I'm Seth, also known as the Wandering Aramean. I was bit by the travel bug 30 years ago and there's no sign of a cure. I fly ~200,000 miles annually; these are my stories. You can connect with me on Twitter, Facebook, LinkedIn and .

11 Comments

  1. So basically the judges just told us to all go file a DOT complaint against United and cite them in case the DOT states they don’t have to right to deal with it.

    I’m all for filing a DOT complaint!

  2. There is nothing remotely pyrrhic about this. UA had its summary judgment affirmed by the Seventh Circuit Court of Appeals, with a majority on the three judge panel that included Judge Posner, who is quite possibly one of the most respected jurists not presently seated on the Supreme Court. I suspect that the Supreme Court will deny cert if the plaintiffs seek review. From a judicial standpoint, this case is over. United won the war.

    1. While I’ll wait to see if another appeal is filed and the results of that before declaring a victor in the war, my main point is that UA comes off looking like a bunch of schmucks in the ruling, even if they did win. Not that it will matter for very long or that too many people will be talking about it versus simply noting that the company won, but some of the language used is pretty aggressive in hating on UA.

      I do also wonder what the net impact will be in terms of if the DoT would do anything about a complaint filed given the way the judges phrased some of their observations. Or if there will be a longer-term change to the way advertising is handled overall. The DoT has been relatively consumer-friendly in many such situations over the past few years. Changes on that front could have an impact on the airlines going forward in ways we do not yet know.

  3. But sooner or later some lawsuit will challenge that since the majority of miles are not earned by flying but by collateral activities, that the ADA isn’t the end all of consumer complaints. Some person will be wronged, probably by United, and they will make a claim that since the majority of miles they earned came from financial uses that the courts should make decisions based on the origin of the miles. Give it time.

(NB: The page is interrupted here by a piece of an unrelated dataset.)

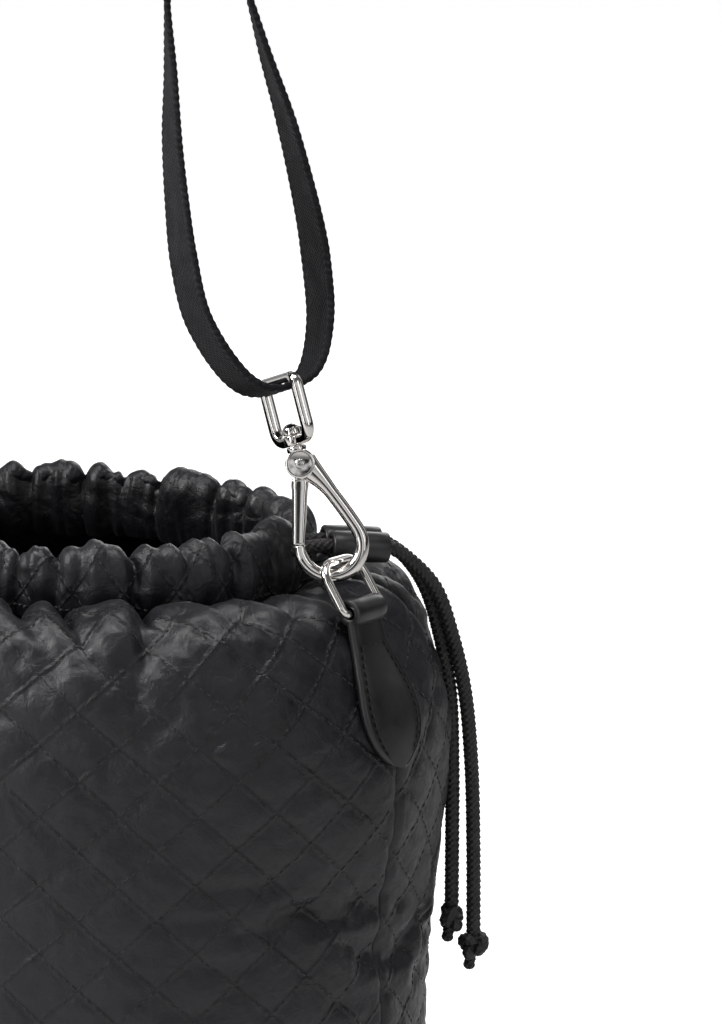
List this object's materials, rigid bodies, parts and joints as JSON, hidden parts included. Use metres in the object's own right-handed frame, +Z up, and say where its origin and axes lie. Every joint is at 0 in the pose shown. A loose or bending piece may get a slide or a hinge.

    1. Indeed, this is likely coming soon enough. The courts have already indicated that very consideration may come into play: http://blog.wandr.me/2014/04/lawsuit-decided-against-rabbi-in-frequent-flyer-account-termination/.

      My very amateur read of that bit suggests, however, that for such a claim to work it would need to be derived against benefits realized from earning the miles via CC spend. The ability to do that with lifetime status on United does not really exist today and only existed in a very limited form in the past. Maybe someone decides to claim that award charts cannot change because that would be false advertising and the points were earnt via CC spend. That would certainly be an interesting claim to watch develop.

      1. I actually know a lot of ppl who earned lifetime status on AA just from CC spend as all cc spend used to count towards AA lifetime status.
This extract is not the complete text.